I'm wishing you the best of luck trying to find another place.
Kaitlin'smom replied: gosh I hope you can find something soon. sounds like its not good for anyone you being in her house. Keep looking and something will pop up (and I hope for your sanity) its soon.
hang in there (((BIG HUGS)))
TANNER'S MOM replied: I have with family and it is the hardest thing you have ever done. My husband and I and all our kids stayed my SIL, while we were waiting for our house to be finished. It was awful and it has effected our relationshio ever since. Do what you can to relieve the stress, and realize that she is going to be your MIL for the rest of your life so do what you can to salvage the relationship!
We are all like that when it comes to our house, we all have little quirks, and you will be the same the way when u get your apt..and that is the fun thing about being all alone!!!

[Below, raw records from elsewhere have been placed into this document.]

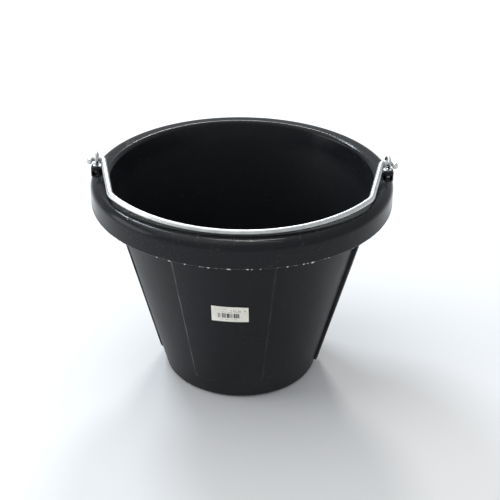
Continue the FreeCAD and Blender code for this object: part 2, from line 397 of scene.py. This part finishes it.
def lug(side):
    """Boss on the rim's shoulder that carries an eye bolt."""
    rest_all()
    bpy.ops.mesh.primitive_cube_add(
        size=1, location=(side * bolt_x, 0, (lug_top + lug_bottom) / 2))
    piece = bpy.context.object
    piece.scale = (2 * lug_half_width, lug_length, lug_top - lug_bottom)
    bpy.ops.object.transform_apply(location=True, rotation=True, scale=True)
    bpy.ops.object.mode_set(mode="EDIT")
    pick("EDGE", lambda e: abs(e.verts[0].co.z - e.verts[1].co.z) > 5 * MM)
    bpy.ops.mesh.bevel(offset=lug_corner, segments=8, affect="EDGES")
    pick("EDGE", lambda e: min(v.co.z for v in e.verts) > lug_top - 0.1 * MM)
    bpy.ops.mesh.bevel(offset=lug_top_rounding, segments=5, affect="EDGES")
    pick("EDGE", lambda e: max(v.co.z for v in e.verts) < lug_bottom + 0.1 * MM)
    bpy.ops.mesh.bevel(offset=lug_foot_chamfer, segments=1, affect="EDGES")
    bpy.ops.object.mode_set(mode="OBJECT")
    return piece


def pocket(side):
    """The space for nut and bolt end: a round-backed slot open to the front, a hole and a well."""
    front = lug_length / 2 + pocket_lead
    rise = shelf_bottom - pocket_floor
    middle_z = (shelf_bottom + pocket_floor) / 2
    rest_all()
    bpy.ops.mesh.primitive_cylinder_add(
        vertices=64, radius=pocket_half_width, depth=rise, location=(side * bolt_x, 0, middle_z))
    piece = bpy.context.object
    bpy.ops.object.transform_apply(location=True)
    bpy.ops.object.mode_set(mode="EDIT")
    pick("FACE", lambda f: abs(f.normal.z) < 0.5 and f.calc_center_median().y < 0)
    bpy.ops.mesh.extrude_region_move(TRANSFORM_OT_translate={"value": (0, -front, 0)})
    bpy.ops.transform.resize(value=(1, 0, 1), center_override=(side * bolt_x, -front, middle_z))
    bpy.ops.object.mode_set(mode="OBJECT")
    settle(piece)
    shafts = [
        (well_radius, pocket_floor - bolt_end, pocket_floor + 1 * MM),
        (hole_radius, shelf_bottom - 1 * MM, lug_top + 1 * MM),
    ]
    for radius, bottom, top in shafts:
        rest_all()
        bpy.ops.mesh.primitive_cylinder_add(
            vertices=40, radius=radius, depth=top - bottom,
            location=(side * bolt_x, 0, (top + bottom) / 2))
        combine(piece, bpy.context.object, "UNION")
    return piece


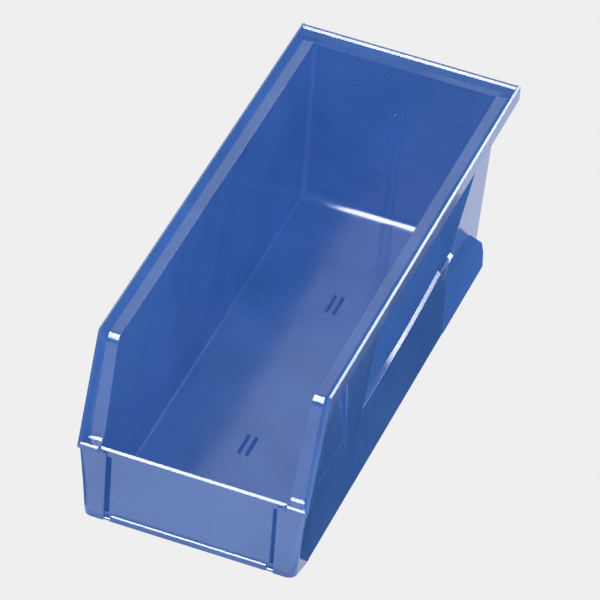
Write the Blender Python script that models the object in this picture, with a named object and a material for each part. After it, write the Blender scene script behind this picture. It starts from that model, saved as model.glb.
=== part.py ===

Josie83 replied: Jess I'm really sorry to read that it osund slike you're having a really difficult time at the minute and you really don't deserve it. I know what it can be like to have a mother-figure breathing down your neck alll the time, it really doesn't help anyone. I'm sorry there's suhc a bad attitude for you, remember we're always here for you tho any time you need us xx
favre4fan replied: Arghh I know how stressful that can be. I lived with my ex hubbys mother for awhile when we first moved to Texas in 93 and we did not get along at all. i triedto make the best of it but evetually we just had to move out, we got along much better after that! I hope things work out for u soon!! At least you can come here and vent!!!
Maddie&EthansMom replied: Oh honey...I'm sorry things aren't any better. I hope you guys can find a place soon. I know I would never be able to live with family. You do what you have to, though. It's a pity that she has to be that way towards you and make you hate her. It won't be much longer.